Market Laboratory – Weekly Changes

FUNDAMENTAL NEWS
Nine out of ten of the Dow Industry Groups closed higher last week led by Oil and Gas up 4.97%. Basic Materials were up 2.06%; followed by Both Industrials and Consumer services + 1.70%; Utilities rose 1.44%; Consumer Goods were up 1.20%; Health Care + 1.09%; Technology up 0.57%; Telecomm rose 0.12%. Financials were the lone loser falling 0.16% as Bank of America spoiled the fun with huge losses.
JPMorgan Chase (JPM: 46.06 )) reporting a hefty earnings beat, with Q3 EPS coming in at $0.82 versus the $0.51 consensus. Yet on the week it could only close with a gain of twenty one cents or + 0.05%. Citigroup ( C: $ 4.59 ) – 0.04 – 0.09% and Goldman Sachs ( GS: $ 184.57 ) – 4.93 -2.6% also bested the consensus but closed at their lows for the week.
Other top tier stocks beat estimates, but could not make further upside progress. IBM ( $ 121.64 ) and GE ( $ 16.08 ) fell despite EPS beats. IBM’s disappointment came due to relatively weak services orders, while GE’s revenue was well short of expectations ($37.8 billion versus $39.5 billion). Top side growth has been sorely missing. IBM made an inter-week high of $ 128.61, but closed lower than even last weeks’ low making an outside week down, a very bearish pattern. IBM lost $ 4.29 on the week off 3.4%. GE had a key reversal week down from the high of $ 18.87 to close down at $ 16.08 off ten cents for the week. GE’s revenue was well short of expectations ($37.8 billion versus $39.5 billion).
Google (GOOG: $ 549.85 ) up $ 33.60 or 6.5% for the week. Needless to say its chart pattern was very bullish. Google bested its consensus EPS ($5.89 versus $5.42 consensus), and seemed more upbeat about the economic outlook. Third quarter profits rose 27% while sales improved 7%.
Commodities and the dollar had an influential week on the markets. The dollar tumbled to a fresh 52-week low at 75.21, giving a lift to commodities (+5.2%). As a result, gold hit an all-time nominal high of $1070.20 per ounce, and oil surged to the highest levels in 2009 at $78.75 per barrel. Crude prices also benefited by a smaller-than-expected increase in inventory levels. In turn, energy and commodity companies outperformed, with oil & gas equipment & services stocks leading all Dow Industrial groups surging 4.97%.

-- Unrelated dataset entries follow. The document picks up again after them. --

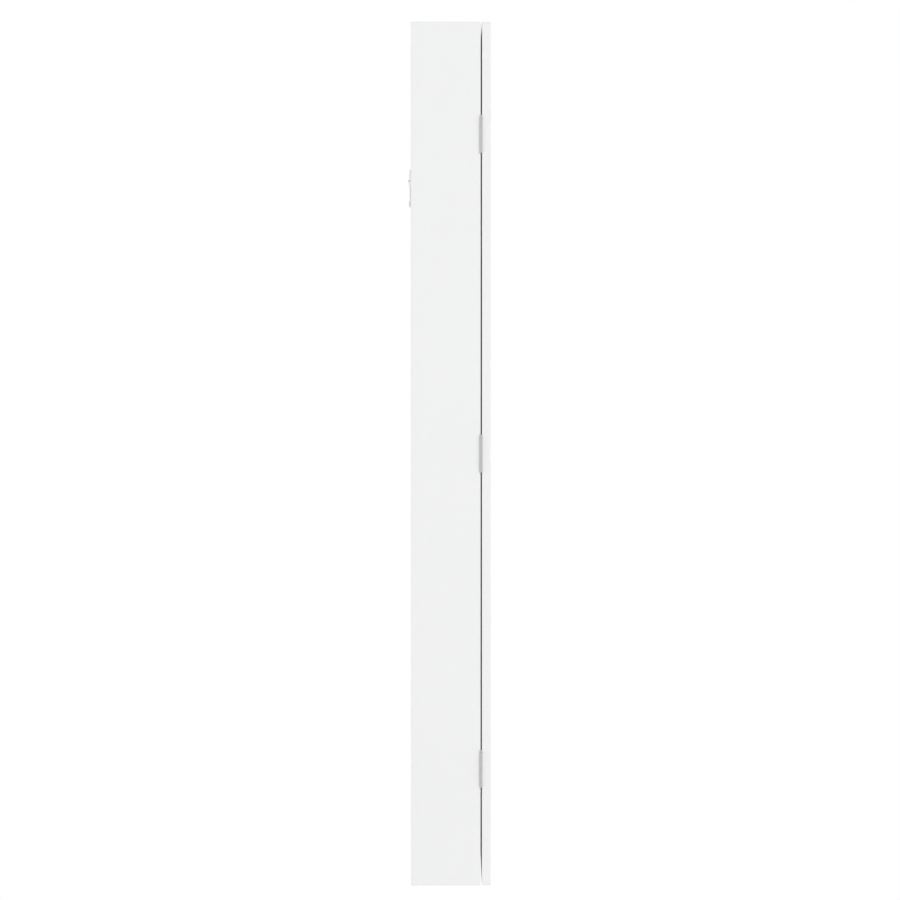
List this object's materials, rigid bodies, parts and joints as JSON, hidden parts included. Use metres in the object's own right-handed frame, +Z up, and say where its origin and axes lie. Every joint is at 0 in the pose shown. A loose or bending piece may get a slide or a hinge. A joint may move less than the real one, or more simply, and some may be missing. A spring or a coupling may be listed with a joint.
{
  "type": "jewelry mirror cabinet",
  "caption": "Slim wall-hung jewellery cabinet: framed mirror door on side butt hinges, white body with lined shelves, necklace hooks, ring cushion, bracelet rod and earring panel.",
  "frame": {"origin": "middle of the cabinet's lower rear edge, on the face that lies against the wall", "axes": "+Z up, +Y into the wall, so the mirror looks towards -Y; the hinges are on the -X side"},
  "size_m": [0.3028, 0.0863, 0.9],
  "materials": {
    "white_foil": "fibreboard wrapped in white satin foil",
    "hardboard": "plain brown hardboard",
    "velvet": "charcoal velvet",
    "pale_wood": "plain sawn hardwood",
    "white_wood": "white lacquer",
    "mirror": "silvered, clear",
    "nickel": "nickel plated",
    "plain_steel": "zinc plated",
    "clear_acrylic": "polished, clear",
    "white_plastic": "moulded, satin",
    "magnet": "sintered ferrite",
    "clear_rubber": "soft, clear"
  },
  "bodies": {
    "cabinet": {"side_panel_hinge": "white_foil", "side_panel_free": "white_foil", "bottom_panel": "white_foil", "top_panel": "white_foil", "corner_tongues": "pale_wood", "back_board": "hardboard", "back_lining": "velvet", "shelf_1": "white_foil", "shelf_2": "white_foil", "shelf_3": "white_foil", "shelf_4": "white_foil", "shelf_5": "white_foil", "shelf_mats": "velvet", "guard_rails": "white_wood", "bottom_guard_strip": "clear_acrylic", "ring_cushion": "velvet", "hook_rail": "white_wood", "necklace_hooks": "nickel", "bracelet_rod": "nickel", "hinge_leaf_cabinet_1": "nickel", "hinge_leaf_cabinet_2": "nickel", "hinge_leaf_cabinet_3": "nickel", "hinge_pin_1": "nickel", "hinge_pin_2": "nickel", "hinge_pin_3": "nickel", "hanger_strap_left": "nickel", "hanger_strap_right": "nickel", "hanger_screws": "plain_steel", "catch_housing_1": "white_plastic", "catch_housing_2": "white_plastic", "catch_magnets": "magnet", "catch_pole_plates": "plain_steel", "bumper_pads": "clear_rubber"},
    "door": {"door_stile_hinge": "white_foil", "door_stile_free": "white_foil", "door_rail_bottom": "white_foil", "door_rail_top": "white_foil", "mitre_keys": "pale_wood", "mirror_glass": "mirror", "door_back_board": "hardboard", "door_lining": "velvet", "back_board_tabs": "plain_steel", "earring_panel": "white_plastic", "panel_battens": "white_wood", "hinge_leaf_door_1": "nickel", "hinge_leaf_door_2": "nickel", "hinge_leaf_door_3": "nickel", "strike_plates": "plain_steel"},
    "hanger_ring_left": {"hanger_ring_left": "nickel"},
    "hanger_ring_right": {"hanger_ring_right": "nickel"}
  },
  "joints": [
    {"name": "door_hinge", "type": "hinge", "parent": "cabinet", "child": "door", "pos_m": [-0.1512, -0.0729, 0.4515], "axis": [0, 0, -1], "range_deg": [0, 180]},
    {"name": "left_ring_swing", "type": "hinge", "parent": "cabinet", "child": "hanger_ring_left", "pos_m": [-0.144, 0.00143, 0.7348], "axis": [-1, 0, 0], "range_deg": [0, 175]},
    {"name": "right_ring_swing", "type": "hinge", "parent": "cabinet", "child": "hanger_ring_right", "pos_m": [0.144, 0.00143, 0.7348], "axis": [-1, 0, 0], "range_deg": [0, 175]}
  ]
}
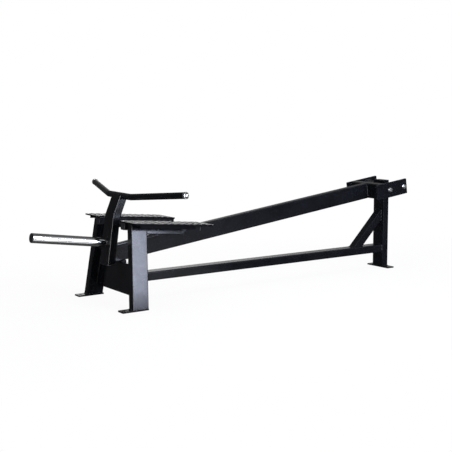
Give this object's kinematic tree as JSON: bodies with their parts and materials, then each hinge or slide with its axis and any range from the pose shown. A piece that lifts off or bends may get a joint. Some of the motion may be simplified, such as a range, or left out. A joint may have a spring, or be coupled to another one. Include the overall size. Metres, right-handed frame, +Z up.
{
  "type": "t-bar row machine",
  "caption": "Weight lever on a bearing yoke, with a bent handlebar and a plate sleeve, over a welded base with two raised foot platforms.",
  "frame": {"origin": "floor under the middle of the overall length, halfway between the sides", "axes": "+X from the weight sleeve to the pivot post, +Y to the far side of the picture, +Z up"},
  "size_m": [2.4466, 1.001, 0.6128],
  "materials": {
    "black_powder_coat": "satin black powder coat on welded steel",
    "black_tread_coat": "black powder coat over chequer plate, polished on its raised lozenges",
    "polished_chrome": "bright chrome plating",
    "ground_steel": "ground bearing steel",
    "zinc_plating": "bright zinc plating",
    "painted_cast_iron": "black painted casting",
    "black_rubber": "matte moulded rubber",
    "black_plastic": "moulded end plugs"
  },
  "bodies": {
    "base": {"base_beam": "black_powder_coat", "bearing_ball_ring_far": "ground_steel", "bearing_ball_ring_near": "ground_steel", "bearing_inner_ring_far": "ground_steel", "bearing_inner_ring_near": "ground_steel", "cross_tube": "black_powder_coat", "edge_angle_far": "black_tread_coat", "edge_angle_near": "black_tread_coat", "front_foot_plate_far": "black_powder_coat", "front_foot_plate_near": "black_powder_coat", "front_leg_far": "black_powder_coat", "front_leg_near": "black_powder_coat", "pivot_post": "black_powder_coat", "pivot_shaft": "ground_steel", "platform_rail_far": "black_powder_coat", "platform_rail_near": "black_powder_coat", "platform_rib_far": "black_powder_coat", "platform_rib_near": "black_powder_coat", "platform_support_far": "black_powder_coat", "platform_support_near": "black_powder_coat", "post_brace": "black_powder_coat", "post_cap": "black_plastic", "rail_plug_front_far": "black_plastic", "rail_plug_front_near": "black_plastic", "rail_plug_rear_far": "black_plastic", "rail_plug_rear_near": "black_plastic", "rear_foot_plate": "black_powder_coat", "rest_pad": "black_rubber", "shaft_spacer_far": "ground_steel", "shaft_spacer_near": "ground_steel", "support_cover_far": "black_powder_coat", "support_cover_near": "black_powder_coat", "tread_plate_far": "black_tread_coat", "tread_plate_near": "black_tread_coat"},
    "lever": {"bearing_bolt_front_far": "zinc_plating", "bearing_bolt_front_near": "zinc_plating", "bearing_bolt_rear_far": "zinc_plating", "bearing_bolt_rear_near": "zinc_plating", "bearing_housing_far": "painted_cast_iron", "bearing_housing_near": "painted_cast_iron", "bearing_nut_front_far": "zinc_plating", "bearing_nut_front_near": "zinc_plating", "bearing_nut_rear_far": "zinc_plating", "bearing_nut_rear_near": "zinc_plating", "bearing_outer_ring_far": "ground_steel", "bearing_outer_ring_near": "ground_steel", "cap_screw_far": "zinc_plating", "cap_screw_near": "zinc_plating", "handlebar": "black_powder_coat", "handlebar_cap_far": "polished_chrome", "handlebar_cap_near": "polished_chrome", "lever_tube": "black_powder_coat", "sleeve_plug": "black_plastic", "upright": "black_powder_coat", "upright_plug": "black_plastic", "weight_sleeve": "polished_chrome", "yoke_cross_tube": "black_powder_coat", "yoke_plate_far": "black_powder_coat", "yoke_plate_near": "black_powder_coat"}
  },
  "joints": [
    {"name": "lever_pivot", "type": "hinge", "parent": "base", "child": "lever", "pos_m": [1.13448, 0, 0.509], "axis": [0, 1, 0], "range_deg": [0, 30]}
  ]
}
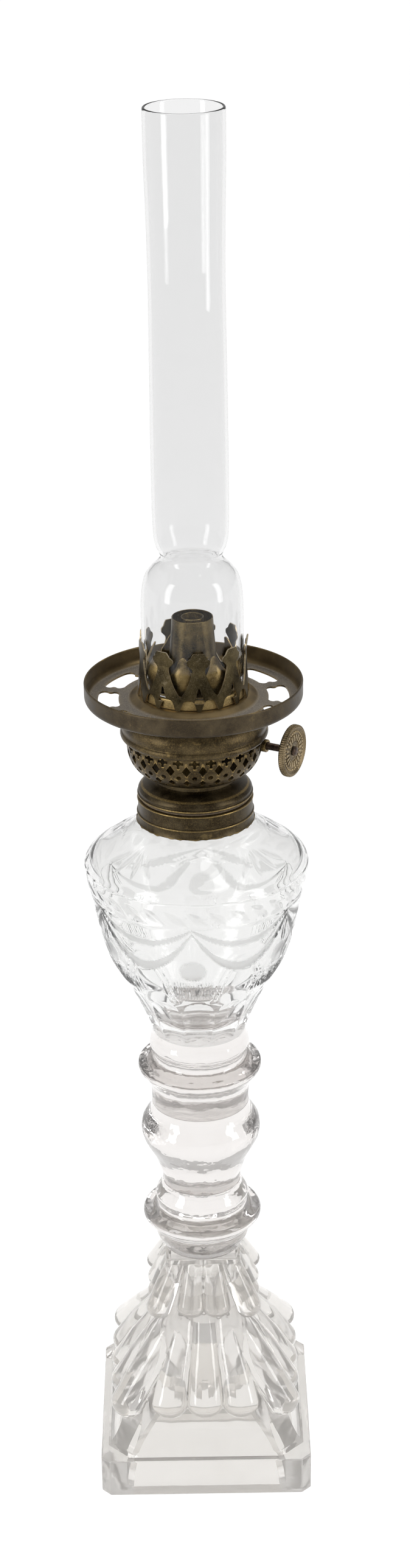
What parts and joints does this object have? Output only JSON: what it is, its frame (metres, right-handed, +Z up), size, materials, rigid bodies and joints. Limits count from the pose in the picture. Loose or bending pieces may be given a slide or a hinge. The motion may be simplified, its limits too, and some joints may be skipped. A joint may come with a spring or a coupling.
{
  "type": "oil lamp",
  "caption": "Tall table oil lamp: square cascade glass foot, turned glass stem, glass font, aged brass round-wick burner with shade ring and crown, and a slim glass chimney.",
  "frame": {"origin": "centre of the square foot, on the surface the lamp stands on", "axes": "+Z up along the lamp's axis; -Y towards the front; the wick knob points to +X and a little to the front"},
  "size_m": [0.105, 0.1056, 0.674],
  "materials": {
    "foot_glass": "clear",
    "stem_glass": "clear",
    "font_glass": "clear, cut and engraved",
    "chimney_glass": "clear",
    "aged_brass": "aged, dark and spotted",
    "worn_brass": "worn, satin",
    "spindle_steel": "dark, oxidised",
    "plaster": "matt",
    "washer": "matt",
    "wick_cotton": "woven"
  },
  "bodies": {
    "lamp": {"glass_foot": "foot_glass", "lower_merese": "stem_glass", "stem_knop": "stem_glass", "upper_merese": "stem_glass", "glass_font": "font_glass", "collar_plaster": "plaster", "font_collar": "aged_brass"},
    "washer": {"sealing_washer": "washer"},
    "burner": {"burner_base": "aged_brass", "air_basket": "aged_brass", "spindle_bush": "aged_brass", "wick_tube": "aged_brass", "air_tube": "aged_brass", "wheel_bracket": "aged_brass"},
    "knob": {"spindle": "spindle_steel", "toothed_wheel_1": "aged_brass", "toothed_wheel_2": "aged_brass", "knob_disc": "worn_brass", "knob_hub": "worn_brass", "knob_rivet": "spindle_steel"},
    "wick": {"wick": "wick_cotton"},
    "gallery": {"shade_ring": "aged_brass", "gallery_skirt": "aged_brass", "chimney_crown": "aged_brass", "leaf_seat": "aged_brass"},
    "chimney": {"glass_chimney": "chimney_glass"}
  },
  "joints": [
    {"name": "burner_rise", "type": "slide", "parent": "lamp", "child": "washer", "axis": [0, 0, 1], "range_m": [0, 0.009]},
    {"name": "burner_unscrew", "type": "hinge", "parent": "washer", "child": "burner", "pos_m": [0, 0, 0.3575], "axis": [0, 0, 1], "range_deg": [0, 1620]},
    {"name": "knob_turn", "type": "hinge", "parent": "burner", "child": "knob", "pos_m": [0.00681, 0.0128, 0.3815], "axis": [0.8829, -0.4695, 0], "range_deg": [-75, 130]},
    {"name": "wick_lift", "type": "slide", "parent": "burner", "child": "wick", "axis": [0, 0, 1], "range_m": [-0.0145, 0.0085]},
    {"name": "gallery_lift", "type": "slide", "parent": "burner", "child": "gallery", "axis": [0, 0, 1], "range_m": [0, 0.07]},
    {"name": "chimney_lift", "type": "slide", "parent": "gallery", "child": "chimney", "axis": [0, 0, 1], "range_m": [0, 0.1]}
  ],
  "couplings": [
    {"joint": "burner_rise", "follows": "burner_unscrew", "m_per_rad": 0.00031831},
    {"joint": "wick_lift", "follows": "knob_turn", "m_per_rad": -0.0061}
  ]
}
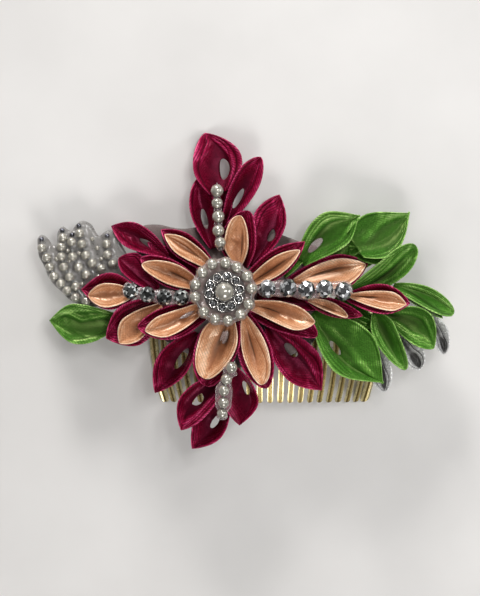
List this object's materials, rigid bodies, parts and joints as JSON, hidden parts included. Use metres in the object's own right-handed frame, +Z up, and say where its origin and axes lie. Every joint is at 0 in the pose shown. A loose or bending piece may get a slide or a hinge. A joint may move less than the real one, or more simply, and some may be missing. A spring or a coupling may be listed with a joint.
{
  "type": "flower hair comb",
  "caption": "Bowed metal hair comb with a spreading flower of folded satin petals, side leaves, strings of pearls and cut beads, and a round pearl brooch in the middle.",
  "frame": {"origin": "middle of the foot of the bounding box of the comb lying on its back, on the tips of the two end teeth and the tip of the top petal", "axes": "+X along the comb, to the side of the leaves; +Y away from the teeth, to the top petal; +Z up, out of the face of the flower"},
  "size_m": [0.1674, 0.1246, 0.0393],
  "materials": {
    "gold_metal": "polished",
    "felt": "felted",
    "clear_sheet": "frosted, translucent",
    "wing_pearl": "pearl",
    "tip_bead": "dark silver",
    "thread": "clear nylon line",
    "glue": "translucent",
    "silver_metal": "polished",
    "rhinestone": "cut, backed",
    "pearl": "pearl",
    "clear_glass": "cut, half silvered",
    "dark_glass": "cut, half silvered",
    "wine_satin": "satin",
    "peach_satin": "satin",
    "green_satin": "satin",
    "silver_ribbon": "metallic glitter"
  },
  "bodies": {
    "root": {"comb": "gold_metal", "felt": "felt", "wing_sheet": "clear_sheet", "wing_pearls": "wing_pearl", "wing_tip_beads": "tip_bead", "threads": "thread", "glue_pad": "glue", "brooch_setting": "silver_metal", "rhinestones": "rhinestone", "middle_pearl": "pearl", "ring_pearls": "pearl", "string_pearls": "pearl", "clear_beads": "clear_glass", "dark_beads": "dark_glass", "single_petal_1": "wine_satin", "single_petal_2": "wine_satin", "single_petal_3": "wine_satin", "single_petal_4": "wine_satin", "single_petal_5": "wine_satin", "single_petal_6": "wine_satin", "single_petal_7": "wine_satin", "single_petal_8": "wine_satin", "single_petal_9": "wine_satin", "single_petal_10": "wine_satin", "single_petal_11": "wine_satin", "outer_petal_1": "wine_satin", "outer_petal_2": "wine_satin", "outer_petal_3": "wine_satin", "outer_petal_4": "wine_satin", "outer_petal_5": "wine_satin", "outer_petal_6": "wine_satin", "outer_petal_7": "wine_satin", "outer_petal_8": "wine_satin", "outer_petal_9": "wine_satin", "outer_petal_10": "wine_satin", "outer_petal_11": "wine_satin", "outer_petal_12": "wine_satin", "outer_petal_13": "wine_satin", "inner_petal_1": "peach_satin", "inner_petal_2": "peach_satin", "inner_petal_3": "peach_satin", "inner_petal_4": "peach_satin", "inner_petal_5": "peach_satin", "inner_petal_6": "peach_satin", "inner_petal_7": "peach_satin", "inner_petal_8": "peach_satin", "inner_petal_9": "peach_satin", "inner_petal_10": "peach_satin", "inner_petal_11": "peach_satin", "inner_petal_12": "peach_satin", "inner_petal_13": "peach_satin", "leaf_1": "green_satin", "leaf_2": "green_satin", "leaf_3": "green_satin", "leaf_4": "green_satin", "leaf_5": "green_satin", "leaf_6": "green_satin", "leaf_7": "green_satin", "leaf_8": "green_satin", "silver_petals": "silver_ribbon"}
  },
  "joints": []
}
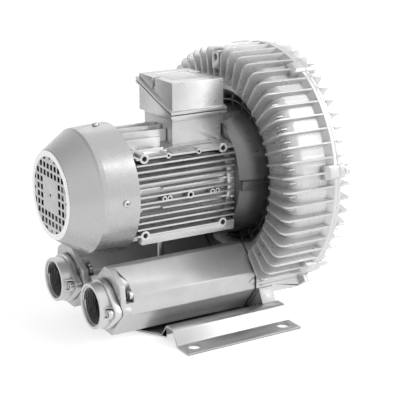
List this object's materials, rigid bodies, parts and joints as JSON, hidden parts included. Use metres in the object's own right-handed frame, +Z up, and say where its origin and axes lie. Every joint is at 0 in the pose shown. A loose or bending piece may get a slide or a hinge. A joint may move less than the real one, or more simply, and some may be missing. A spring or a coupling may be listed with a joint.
{
  "type": "side channel blower",
  "caption": "Side channel blower: finned ring casing with an overhung impeller, flanged motor with fan cowl and terminal box, twin silencers and a formed sheet foot.",
  "frame": {"origin": "on the floor, at the centre of the four foot holes, below the shaft", "axes": "+X along the shaft towards the blower cover, +Z up, the ports open towards -X"},
  "size_m": [0.3256, 0.316, 0.3279],
  "materials": {
    "cast_aluminium": "satin die cast",
    "machined_aluminium": "turned and cast",
    "foot_sheet": "bright formed sheet",
    "cowl_paint": "satin light grey paint",
    "zinc_steel": "bright zinc",
    "bearing_steel": "ground",
    "shaft_steel": "turned",
    "lamination_steel": "stacked sheets",
    "rotor_aluminium": "as cast",
    "copper": "lacquered wire",
    "brass": "turned",
    "black_rubber": "moulded",
    "silencer_foam": "open foam",
    "fan_plastic": "moulded",
    "plug_plastic": "moulded",
    "board_plastic": "moulded",
    "lead_insulation": "sleeved"
  },
  "bodies": {
    "machine": {"foot_plate": "foot_sheet", "foot_screws": "zinc_steel", "support_post": "zinc_steel", "casing": "cast_aluminium", "lift_boss": "cast_aluminium", "cover": "cast_aluminium", "cover_screws": "zinc_steel", "suction_silencer": "cast_aluminium", "discharge_silencer": "cast_aluminium", "suction_foam": "silencer_foam", "discharge_foam": "silencer_foam", "suction_joint_gasket": "black_rubber", "discharge_joint_gasket": "black_rubber", "suction_port": "machined_aluminium", "discharge_port": "machined_aluminium", "suction_port_gasket": "black_rubber", "discharge_port_gasket": "black_rubber", "silencer_screws": "zinc_steel", "port_screws": "zinc_steel", "shaft_seal": "black_rubber", "front_bearing_outer": "bearing_steel", "rear_bearing_outer": "bearing_steel", "wave_washer": "zinc_steel", "motor_frame": "cast_aluminium", "stator_core": "lamination_steel", "stator_winding": "copper", "motor_leads": "lead_insulation", "rear_end_shield": "cast_aluminium", "tie_screws": "zinc_steel", "fan_cover": "cowl_paint", "fan_cover_screws": "zinc_steel", "terminal_box": "cast_aluminium", "terminal_box_gasket": "black_rubber", "terminal_box_lid": "cast_aluminium", "lid_screws": "zinc_steel", "box_screws": "zinc_steel", "terminal_board": "board_plastic", "terminal_studs": "brass", "entry_plugs": "plug_plastic", "earth_screw": "brass"},
    "rotor": {"shaft": "shaft_steel", "rotor_core": "lamination_steel", "rotor_cage": "rotor_aluminium", "impeller": "cast_aluminium", "impeller_key": "shaft_steel", "impeller_washer": "zinc_steel", "impeller_screw": "zinc_steel", "cooling_fan": "fan_plastic", "fan_clip": "zinc_steel", "front_bearing_inner": "bearing_steel", "rear_bearing_inner": "bearing_steel"},
    "front_ball_set": {"front_bearing_balls": "bearing_steel", "front_bearing_cage": "bearing_steel"},
    "rear_ball_set": {"rear_bearing_balls": "bearing_steel", "rear_bearing_cage": "bearing_steel"}
  },
  "joints": [
    {"name": "rotor_spin", "type": "hinge", "parent": "machine", "child": "rotor", "pos_m": [0, 0, 0.171], "axis": [1, 0, 0], "continuous": true},
    {"name": "front_ball_orbit", "type": "hinge", "parent": "machine", "child": "front_ball_set", "pos_m": [0.043, 0, 0.171], "axis": [1, 0, 0], "continuous": true},
    {"name": "rear_ball_orbit", "type": "hinge", "parent": "machine", "child": "rear_ball_set", "pos_m": [-0.112, 0, 0.171], "axis": [1, 0, 0], "continuous": true}
  ],
  "couplings": [
    {"joint": "front_ball_orbit", "follows": "rotor_spin", "ratio": 0.3815},
    {"joint": "rear_ball_orbit", "follows": "rotor_spin", "ratio": 0.3815}
  ]
}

Earnings season continues this week and continued great bottom line growth will be needed along with some top line improvement to keep the Dow above 10,000. So far 61 companies out of the S&P 500 have reported; 79% beat analysts’ bottom line projections and 61% bested top line.
Banks may impede upside progress as further gains might be tempered by increased credit losses.
ECONOMIC NEWS
Most of the economic reports were very favorably received but took a back seat to earnings.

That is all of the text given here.